From his 70th floor offices in the Chase Tower, Michael Linn can't figure out Houston weather, even six months after moving his company from Pittsburgh. It seems, he said, as if there are two seasons: blazing sun or torrential rain.

Linn has no complaints, though, about the business climate. Earlier this week, his Linn Energy announced the $2 billion acquisition of oil properties in the Midwest from Dominion Resources, a deal that will double the size of Linn Energy's total proved reserves.

The company is at the forefront of a new wave of limited liability companies and master limited partnerships — structures that leverage certain tax advantages and enable investors to capitalize on rising oil and natural gas prices, especially from older fields.

The Dominion acquisition, for example, probably will benefit Linn's investors before year's end if the deal closes Oct. 1 as scheduled.

The company said it would recommend its board increase its quarterly distribution by 11 percent because of the deal, meaning by the fourth quarter investors could be receiving a payout of $2.52 a unit. The value of the company's units, which are similar to shares of stock, have surged almost 90 percent in the past year.

Linn Energy buys only long-lived reserves. Properties that larger companies abandoned as uneconomic still have value to Linn, who's looking for a steady flow of production rather than the prospect of big find.

The company's partnershiplike structure means investors own the production, rather than a stake in a company. Partnership interests are taxed at a lower rate than stock gains, which makes the company appeals to retail investors looking for a steady return, which Linn said has been running about 6 percent.

Because the company isn't a corporation, Linn, who is chair-man and chief executive, doesn't need to find new oil and gas fields to drive earnings growth. His commitment to investors lies in the distribution, similar to a stock dividend, that's derived from the value of the producing reserves.

'Baby boomer vehicle'

When he took the company public in January 2006, Linn was betting the steady dividend and low volatility would appeal to investors nearing retirement.

"It's a baby boomer vehicle," said Linn, a 25-year veteran of the oil business in Appalachia. "It lengthens the life of the reserves. It's a way to get a higher valuation from older assets." Since then, he's found the structure appeals to institutions as well.

"There's a real market out there for the income investor," said Kurt Wulff, an independent analyst whose firm, McDep Associates, specializes in energy investment research. "If you've got good properties, the rate of return is pretty good."

A recycled idea

The idea isn't new. Master limited partnerships, or MLPs, and royalty trusts were popular among exploration and production companies in the 1980s, when companies such as Boone Pickens' Mesa Petroleum used them.

In the 1990s, investors who bought partnership stakes often fared better than those who bought stocks of exploration and production companies, according to Wulff's analysis.

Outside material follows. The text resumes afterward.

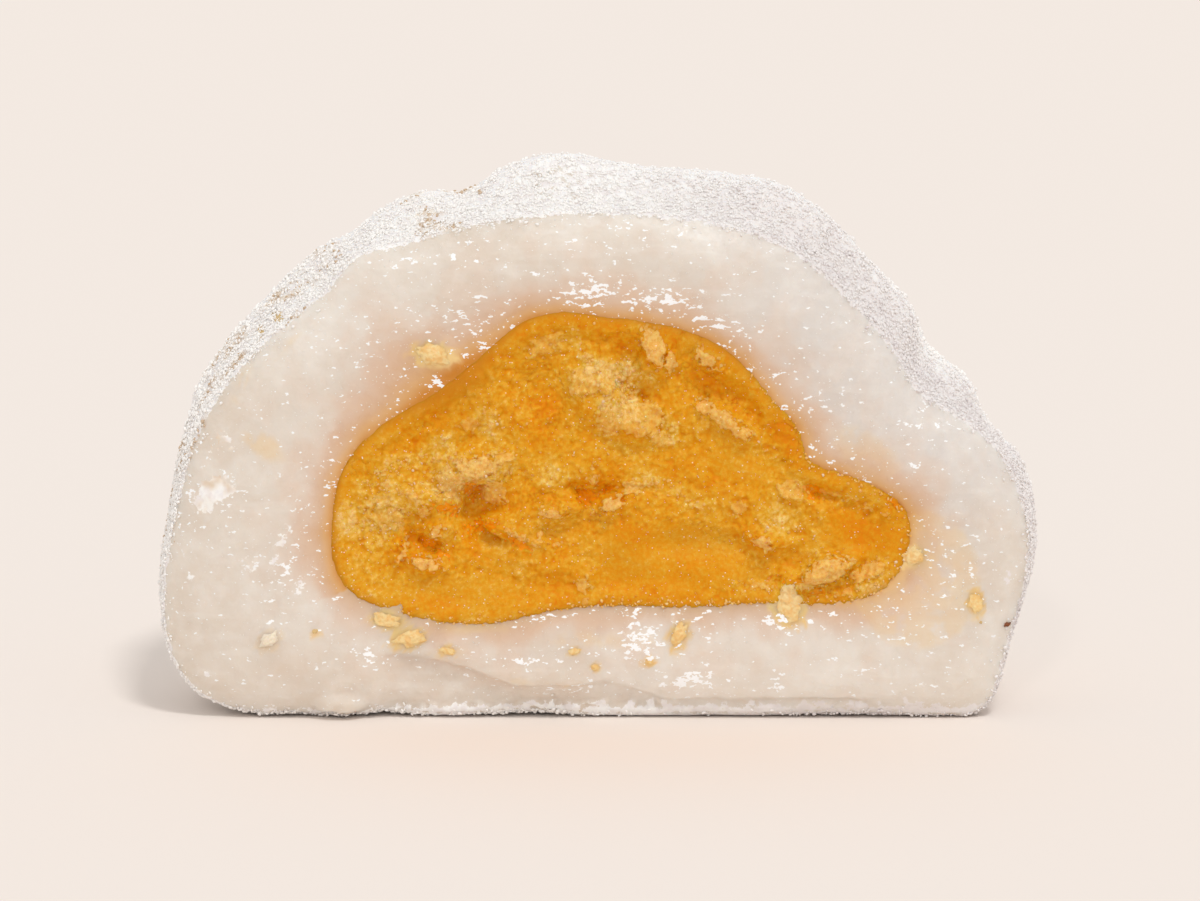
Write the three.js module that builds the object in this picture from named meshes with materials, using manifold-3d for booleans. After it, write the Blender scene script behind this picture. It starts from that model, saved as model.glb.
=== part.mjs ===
// Half of a filled rice cake (daifuku): a soft pounded-rice dome round a crumbly bean paste, cut
// through and standing on its flat base. Millimetres, +Z up. The cut face looks along -Y, the
// dusted back of the dome is towards +Y, and the origin is the middle of the base.
import * as THREE from "three";
import { ImprovedNoise } from "three/addons/math/ImprovedNoise.js";
import { mergeVertices } from "three/addons/utils/BufferGeometryUtils.js";
import Module from "manifold-3d";

// ---- Driving dimensions -------------------------------------------------------------------

const CAKE_DEPTH = 26.5; // cutting plane to the back of the dome
const WAIST_HEIGHT = 8; // height of the back's widest line
const DOME_ROUNDNESS = 2.3; // superellipse powers of the dome's plan, its crown and its foot
const CROWN_ROUNDNESS = 2.35;
const FOOT_SQUARENESS = 7;
const PASTE_DEPTH = 18; // how far the paste reaches behind the cut
const PASTE_ROUNDNESS = 2.2; // power of its plan
const GAP = 0.3; // between paste and cake
const SETTLE = 0.15; // what the cake's own weight flattens off its base

// An outline is a superellipse about its centre, with swells and dents where the soft cake slumped:
// each changes the radius by so many millimetres at an angle, over so many degrees either side.
const CUT_EDGE = {
  centre: { x: 0, z: 15 },
  halfWidth: 24.3,
  above: 15.5,
  below: 15,
  roundness: 2.1,
  squareness: 6.7,
  swells: [
    { at: 14, by: -1.6, over: 5 },
    { at: 19, by: -1.6, over: 12 },
    { at: 30, by: -1.6, over: 13 },
    { at: 137, by: 0.9, over: 4 },
    { at: 155, by: -1.6, over: 16 },
    { at: 199, by: 1.5, over: 12 },
    { at: 327, by: 1.6, over: 4 },
    { at: 351, by: 1.6, over: 9 },
  ],
};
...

Investors soured on the concept after some partnerships made failed bets on new drilling and took on too much debt. Weaker oil prices in the late '90s further eroded appeal.

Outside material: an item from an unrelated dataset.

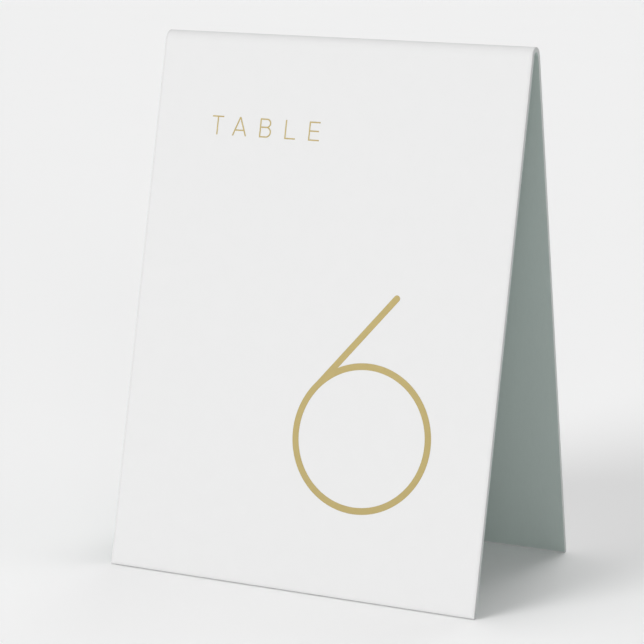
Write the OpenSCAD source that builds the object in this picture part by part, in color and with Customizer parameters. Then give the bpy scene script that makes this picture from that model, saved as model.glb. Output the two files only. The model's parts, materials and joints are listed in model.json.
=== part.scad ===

Today, MLPs are in vogue again among oil producers, thanks to higher energy prices and better hedging strategies that allow companies like Linn Energy to shield themselves from fluctuating markets.

Houston's Plains Exploration and Production, XTO Energy of Fort Worth and Pioneer Natural Resources, which was formed in part from Pickens' Mesa, have all said they are considering putting some of their older properties in MLPs.

Watch the fees

Wulff offers one warning for investors: watch the fees. Some partnerships pay hefty ones to the managing general partner, which may be an individual or a company. The general partner's fees should equal about 10 percent of the partnership's gains, he said, which means the fees should increase — or decrease — in tandem with commodity prices.

As a limited liability company, Linn's structure is a little different. There's no general partner, so Linn investors pay no fees. All the owners, from Linn himself who holds 7.3 percent, to the smallest retail investor, are treated the same, he said.

Linn may still be trying to figure out the weather in his adopted hometown, but he's helping change the investment climate in the Oil Patch.